A Summation-Based Algorithm For Integer Factorization
Justin Friedlander
TL;DR
This work tackles integer factorization by proposing a sum-based method that converts $n$ into a product form through a base-2 decomposition derived from merging base-10 and base-2 representations, yielding $n = (2^j+c_i)(2^i+c_j)$ with $p=2^j+c_i$ and $q=2^i+c_j$. A key theoretical result is that $k=\left\lfloor \log_2(n) \right\rfloor$ satisfies $k \in \{j+i, j+i+1\}$, enabling a staged recovery of $(j,i,c_j,c_i)$ and thus $(p,q)$ by exploring coefficient decompositions and solving for $c_i$ and $c_j$. The method proceeds in three steps: enumerate plausible $(j,i)$, decompose $c_k$ into $c_j$, $c_i$, and a constant term, and solve for the low-order coefficients to reconstruct $p$ and $q$. While the theoretical time is $O(\sqrt{n})$ (with practical refinements), it does not outperform the General Number Field Sieve, though it opens a novel line of inquiry and hints at quantum-accelerated avenues; a Python reference implementation is provided.
Abstract
Numerous methods have been considered to create a fast integer factorization algorithm.
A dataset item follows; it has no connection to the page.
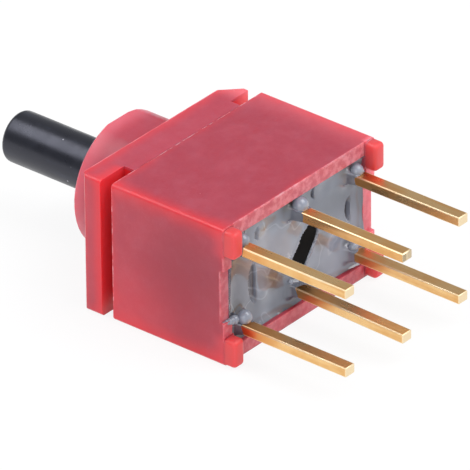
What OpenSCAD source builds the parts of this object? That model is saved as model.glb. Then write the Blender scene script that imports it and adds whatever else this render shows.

Despite its apparent simplicity, the difficulty to find such an algorithm plays a crucial role in modern cryptography, notably, in the security of RSA encryption. Some approaches to factoring integers quickly include the Trial Division method, Pollard's Rho and p-1 methods, and various Sieve algorithms. This paper introduces a new method that converts an integer into a sum in base-2. By combining a base-10 and base-2 representation of the integer, an algorithm on the order of $\sqrt{n}$ time complexity can convert that sum to a product of two integers, thus factoring the original number.